As we move ahead with recruitment, we continue to look for that emotional hook for the students. But we also need to find that same emotional hook with faculty and staff since younger students will still seek out their advice. Over the past week I have been trying to find that emotional "hook" for students and faculty in the College of Agriculture (CAFES). There is a lot of underlying information about SUSTAIN that is available that we feel is necessary to inform students and faculty about SUSTAIN. Yet we still run into the difficulty (like all good marketers) of the short attention span of everyone (including us) not to mention the difficulty in managing the common disconnects between espoused models and actual behaviors. In my brief (but intensive) marketing spurt of emailing faculty in CAFES, I tried to focus on SUSTAIN as an extension of the college's history with "learn by doing". LBD is the mantra for all of Cal Poly but in CAFES there is a sense that we helped create it (with the creation of Cal Poly) and that we remain "true" to it in a fundamental sense. This can be seen in how students in CAFES embrace it (and wish they could get rid of all classes and just do LBD).
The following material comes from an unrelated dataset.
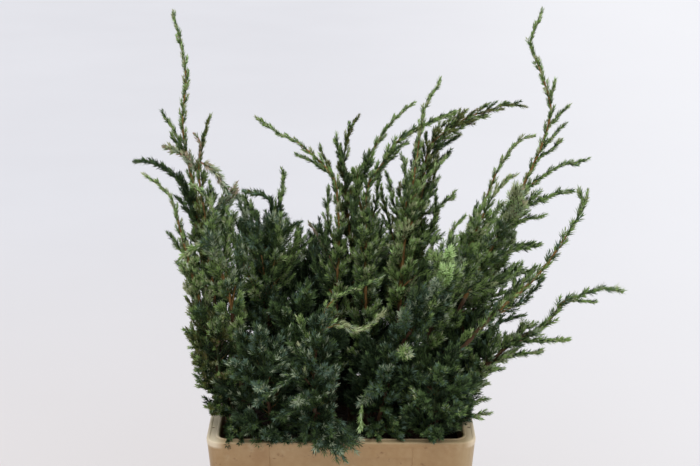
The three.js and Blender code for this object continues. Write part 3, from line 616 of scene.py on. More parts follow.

I think that this common ground of LBD -- discussed in a way that doesn't criticize current LBD but which does offer SUSTAIN as a new option in Cal Poly's arsenal (Neal, why all the war rhetoric?) of LBD. I am still trying to figure this out (this is something I have been doing my whole career at CP -- how do I talk about something that is personally important to me but which so many in my college can find "bad" and threatening?) but I have to accept that a good marketing/branding approach (once we figure it out) will make our lives easier. Not because we don't have to think about stuff but because it will get people to ask questions faster and establish a commitment to SUSTAIN that much faster.

I hope this hasn't been too off-topic but it was on my mind and I wanted to get more into the "document the hell out of the project" mode.